Every lawyer is a skeptic. We have beliefs, but we treat them as theories to be tested and then we refine or change them based on evidence. At the end of a thorough sexual harassment investigation, I’m usually very confident that I have gotten to the truth of the matter.

But because of what I do for a living, I get asked frequently these questions about sexual misconduct in the workplace by people who are skeptical of sexual harassment claims in general:

  • Don’t many women lie about their allegations? In my experience, less than 5% of the situations I’ve handled have been completely fabricated.
  • Aren’t most situations just “he said/she said”? Rarely have I investigated an incident where I didn’t find some other witness or evidence that helped prove or disprove the allegations with more clarity.
  • So, any woman who is gunning for a man’s job can just make a sexual harassment allegation? The accused gets fired less than 20% of the time in my experience, usually only in the most egregious cases. Many times, a workplace harassment situation can be resolved with an apology, coaching, retraining, a transfer, or other remedial actions.

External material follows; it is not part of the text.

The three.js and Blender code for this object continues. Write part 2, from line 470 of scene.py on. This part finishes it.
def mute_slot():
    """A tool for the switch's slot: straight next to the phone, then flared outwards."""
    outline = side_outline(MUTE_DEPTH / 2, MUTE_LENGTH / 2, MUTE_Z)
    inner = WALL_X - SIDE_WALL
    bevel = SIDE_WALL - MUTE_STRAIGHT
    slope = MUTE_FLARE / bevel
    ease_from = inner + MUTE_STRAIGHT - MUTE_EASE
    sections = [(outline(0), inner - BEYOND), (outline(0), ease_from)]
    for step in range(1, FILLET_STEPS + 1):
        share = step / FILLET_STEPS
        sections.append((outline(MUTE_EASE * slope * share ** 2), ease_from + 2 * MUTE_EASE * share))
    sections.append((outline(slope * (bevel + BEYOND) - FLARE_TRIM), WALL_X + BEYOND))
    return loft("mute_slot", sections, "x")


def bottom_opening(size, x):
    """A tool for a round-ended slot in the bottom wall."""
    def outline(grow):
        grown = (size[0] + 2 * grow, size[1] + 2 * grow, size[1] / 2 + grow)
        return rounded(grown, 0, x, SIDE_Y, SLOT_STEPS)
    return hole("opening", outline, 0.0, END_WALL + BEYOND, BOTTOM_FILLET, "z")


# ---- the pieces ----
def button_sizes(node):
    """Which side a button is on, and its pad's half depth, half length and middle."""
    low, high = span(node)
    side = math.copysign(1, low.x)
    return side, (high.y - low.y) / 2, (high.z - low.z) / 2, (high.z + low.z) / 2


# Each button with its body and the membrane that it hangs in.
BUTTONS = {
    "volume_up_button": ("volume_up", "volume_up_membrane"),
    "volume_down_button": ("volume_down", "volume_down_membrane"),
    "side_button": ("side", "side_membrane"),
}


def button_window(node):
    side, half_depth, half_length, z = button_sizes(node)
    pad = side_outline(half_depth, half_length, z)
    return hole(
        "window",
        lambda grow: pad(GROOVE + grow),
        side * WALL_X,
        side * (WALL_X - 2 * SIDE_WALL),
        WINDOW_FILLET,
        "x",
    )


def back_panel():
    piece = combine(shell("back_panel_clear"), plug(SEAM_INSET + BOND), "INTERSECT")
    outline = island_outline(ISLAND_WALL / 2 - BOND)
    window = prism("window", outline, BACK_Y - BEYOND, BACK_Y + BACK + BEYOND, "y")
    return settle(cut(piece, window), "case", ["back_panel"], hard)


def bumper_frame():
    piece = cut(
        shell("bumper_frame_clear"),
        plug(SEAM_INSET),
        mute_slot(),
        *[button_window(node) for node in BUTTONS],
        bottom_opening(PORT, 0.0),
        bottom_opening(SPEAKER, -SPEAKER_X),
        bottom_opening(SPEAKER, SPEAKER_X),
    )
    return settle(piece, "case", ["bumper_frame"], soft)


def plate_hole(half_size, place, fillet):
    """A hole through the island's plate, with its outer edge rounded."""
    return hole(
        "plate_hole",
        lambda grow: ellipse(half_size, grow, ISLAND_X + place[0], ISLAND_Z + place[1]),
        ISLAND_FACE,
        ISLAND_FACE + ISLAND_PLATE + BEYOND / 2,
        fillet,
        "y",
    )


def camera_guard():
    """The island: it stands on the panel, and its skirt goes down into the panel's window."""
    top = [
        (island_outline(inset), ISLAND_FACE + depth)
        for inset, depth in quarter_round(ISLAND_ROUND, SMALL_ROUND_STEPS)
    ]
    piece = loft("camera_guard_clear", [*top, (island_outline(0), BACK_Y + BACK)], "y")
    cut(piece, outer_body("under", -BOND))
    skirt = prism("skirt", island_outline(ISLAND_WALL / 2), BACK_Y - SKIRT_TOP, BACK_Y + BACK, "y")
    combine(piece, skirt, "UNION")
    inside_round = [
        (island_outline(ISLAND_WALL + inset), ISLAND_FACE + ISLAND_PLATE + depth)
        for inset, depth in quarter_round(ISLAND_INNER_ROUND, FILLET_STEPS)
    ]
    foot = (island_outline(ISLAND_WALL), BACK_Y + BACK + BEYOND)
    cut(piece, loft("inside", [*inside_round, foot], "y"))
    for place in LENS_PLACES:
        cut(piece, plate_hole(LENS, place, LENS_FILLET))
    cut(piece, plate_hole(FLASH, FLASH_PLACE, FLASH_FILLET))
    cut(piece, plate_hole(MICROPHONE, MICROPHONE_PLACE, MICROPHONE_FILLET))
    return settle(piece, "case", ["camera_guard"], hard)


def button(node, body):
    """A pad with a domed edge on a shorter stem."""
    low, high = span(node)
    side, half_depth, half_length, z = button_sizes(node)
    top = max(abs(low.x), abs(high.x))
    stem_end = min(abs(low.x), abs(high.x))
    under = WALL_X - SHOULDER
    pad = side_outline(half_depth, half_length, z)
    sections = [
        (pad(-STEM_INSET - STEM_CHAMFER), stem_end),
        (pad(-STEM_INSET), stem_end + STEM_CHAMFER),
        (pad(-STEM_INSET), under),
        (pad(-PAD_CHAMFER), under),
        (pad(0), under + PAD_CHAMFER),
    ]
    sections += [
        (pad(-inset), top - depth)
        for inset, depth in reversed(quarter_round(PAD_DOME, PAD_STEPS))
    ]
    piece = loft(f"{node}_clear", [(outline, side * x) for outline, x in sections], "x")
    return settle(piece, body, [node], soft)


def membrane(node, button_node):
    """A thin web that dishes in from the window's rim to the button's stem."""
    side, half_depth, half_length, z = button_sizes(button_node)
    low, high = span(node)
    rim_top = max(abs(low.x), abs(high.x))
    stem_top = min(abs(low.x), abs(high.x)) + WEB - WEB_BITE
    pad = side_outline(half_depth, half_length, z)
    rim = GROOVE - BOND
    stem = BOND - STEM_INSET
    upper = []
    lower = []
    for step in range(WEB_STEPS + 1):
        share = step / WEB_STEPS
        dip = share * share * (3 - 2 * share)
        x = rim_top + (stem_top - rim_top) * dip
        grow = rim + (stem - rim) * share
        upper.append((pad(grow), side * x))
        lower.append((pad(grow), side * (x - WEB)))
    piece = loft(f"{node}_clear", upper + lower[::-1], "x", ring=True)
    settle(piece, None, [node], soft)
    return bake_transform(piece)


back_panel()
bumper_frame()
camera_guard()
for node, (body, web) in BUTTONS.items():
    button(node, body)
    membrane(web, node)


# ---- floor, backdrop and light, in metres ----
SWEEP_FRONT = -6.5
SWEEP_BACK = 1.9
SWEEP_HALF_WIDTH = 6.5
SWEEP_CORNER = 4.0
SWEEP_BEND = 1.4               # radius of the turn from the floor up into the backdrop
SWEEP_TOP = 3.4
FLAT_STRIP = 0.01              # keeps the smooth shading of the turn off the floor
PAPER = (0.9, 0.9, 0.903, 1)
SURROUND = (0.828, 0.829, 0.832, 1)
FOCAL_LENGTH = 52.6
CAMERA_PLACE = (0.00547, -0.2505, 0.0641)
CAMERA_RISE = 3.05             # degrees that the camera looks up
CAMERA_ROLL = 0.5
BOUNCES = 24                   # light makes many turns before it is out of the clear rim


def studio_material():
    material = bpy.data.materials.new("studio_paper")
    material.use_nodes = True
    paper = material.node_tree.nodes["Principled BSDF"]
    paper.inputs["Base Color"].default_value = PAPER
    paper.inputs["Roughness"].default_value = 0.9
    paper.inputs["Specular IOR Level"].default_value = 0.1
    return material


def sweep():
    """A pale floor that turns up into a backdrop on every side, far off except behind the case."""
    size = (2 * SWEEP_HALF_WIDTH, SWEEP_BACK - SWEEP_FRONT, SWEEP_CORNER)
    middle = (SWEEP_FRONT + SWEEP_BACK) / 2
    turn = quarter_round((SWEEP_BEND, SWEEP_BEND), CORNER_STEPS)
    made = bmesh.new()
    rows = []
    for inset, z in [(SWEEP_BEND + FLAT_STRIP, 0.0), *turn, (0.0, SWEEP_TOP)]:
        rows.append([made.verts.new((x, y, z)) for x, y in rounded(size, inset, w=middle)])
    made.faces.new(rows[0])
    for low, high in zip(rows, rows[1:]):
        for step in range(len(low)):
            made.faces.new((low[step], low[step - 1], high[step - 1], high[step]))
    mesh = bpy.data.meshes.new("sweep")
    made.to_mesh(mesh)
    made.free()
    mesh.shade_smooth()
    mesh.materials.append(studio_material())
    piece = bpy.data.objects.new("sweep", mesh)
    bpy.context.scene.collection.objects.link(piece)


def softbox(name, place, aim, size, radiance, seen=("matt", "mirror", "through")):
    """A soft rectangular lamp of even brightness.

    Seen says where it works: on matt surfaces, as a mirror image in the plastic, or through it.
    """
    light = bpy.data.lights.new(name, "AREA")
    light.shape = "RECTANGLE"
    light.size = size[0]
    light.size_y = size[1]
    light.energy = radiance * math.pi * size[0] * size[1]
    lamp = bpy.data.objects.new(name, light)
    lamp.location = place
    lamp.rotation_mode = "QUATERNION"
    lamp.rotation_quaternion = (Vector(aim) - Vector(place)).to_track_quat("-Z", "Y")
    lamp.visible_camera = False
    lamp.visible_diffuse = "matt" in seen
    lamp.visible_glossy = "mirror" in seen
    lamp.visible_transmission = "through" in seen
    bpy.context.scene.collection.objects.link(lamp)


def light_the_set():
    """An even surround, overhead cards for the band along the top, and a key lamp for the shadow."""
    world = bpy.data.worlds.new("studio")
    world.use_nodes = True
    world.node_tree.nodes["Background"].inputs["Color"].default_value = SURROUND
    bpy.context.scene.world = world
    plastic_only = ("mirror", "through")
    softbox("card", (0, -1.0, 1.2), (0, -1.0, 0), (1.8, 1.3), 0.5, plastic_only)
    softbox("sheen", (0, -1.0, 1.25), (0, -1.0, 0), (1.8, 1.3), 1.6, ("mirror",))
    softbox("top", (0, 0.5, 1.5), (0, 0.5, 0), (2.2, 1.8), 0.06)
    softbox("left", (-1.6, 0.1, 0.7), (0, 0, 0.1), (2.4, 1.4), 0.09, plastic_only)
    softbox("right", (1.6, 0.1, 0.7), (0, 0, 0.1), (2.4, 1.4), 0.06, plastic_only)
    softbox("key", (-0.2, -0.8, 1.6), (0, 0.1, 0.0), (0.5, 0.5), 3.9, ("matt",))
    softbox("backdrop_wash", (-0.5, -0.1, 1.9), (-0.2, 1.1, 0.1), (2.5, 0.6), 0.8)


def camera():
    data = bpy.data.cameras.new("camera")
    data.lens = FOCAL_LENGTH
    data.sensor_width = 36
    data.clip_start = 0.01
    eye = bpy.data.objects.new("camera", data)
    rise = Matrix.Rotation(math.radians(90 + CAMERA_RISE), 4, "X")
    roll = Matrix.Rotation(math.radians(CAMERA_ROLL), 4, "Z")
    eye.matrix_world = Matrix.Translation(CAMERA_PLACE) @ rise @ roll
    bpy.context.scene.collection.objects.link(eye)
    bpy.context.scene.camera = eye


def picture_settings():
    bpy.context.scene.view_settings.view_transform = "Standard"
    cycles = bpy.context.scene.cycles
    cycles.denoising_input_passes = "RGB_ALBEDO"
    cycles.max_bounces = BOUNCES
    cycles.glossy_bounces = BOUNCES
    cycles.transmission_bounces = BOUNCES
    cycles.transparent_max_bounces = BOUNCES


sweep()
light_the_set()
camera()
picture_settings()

  • Won’t all of this talk in the media mean that men will be more vulnerable in the workplace? Yes, as to the men who behave inappropriately, but not the men who treat female coworkers with respect, who are happy for women to succeed, who don’t think for a second that their female coworkers or subordinates are “hot” for them, and who know how to act professionally at all times. My experience tells me that the majority of men fall into that latter category.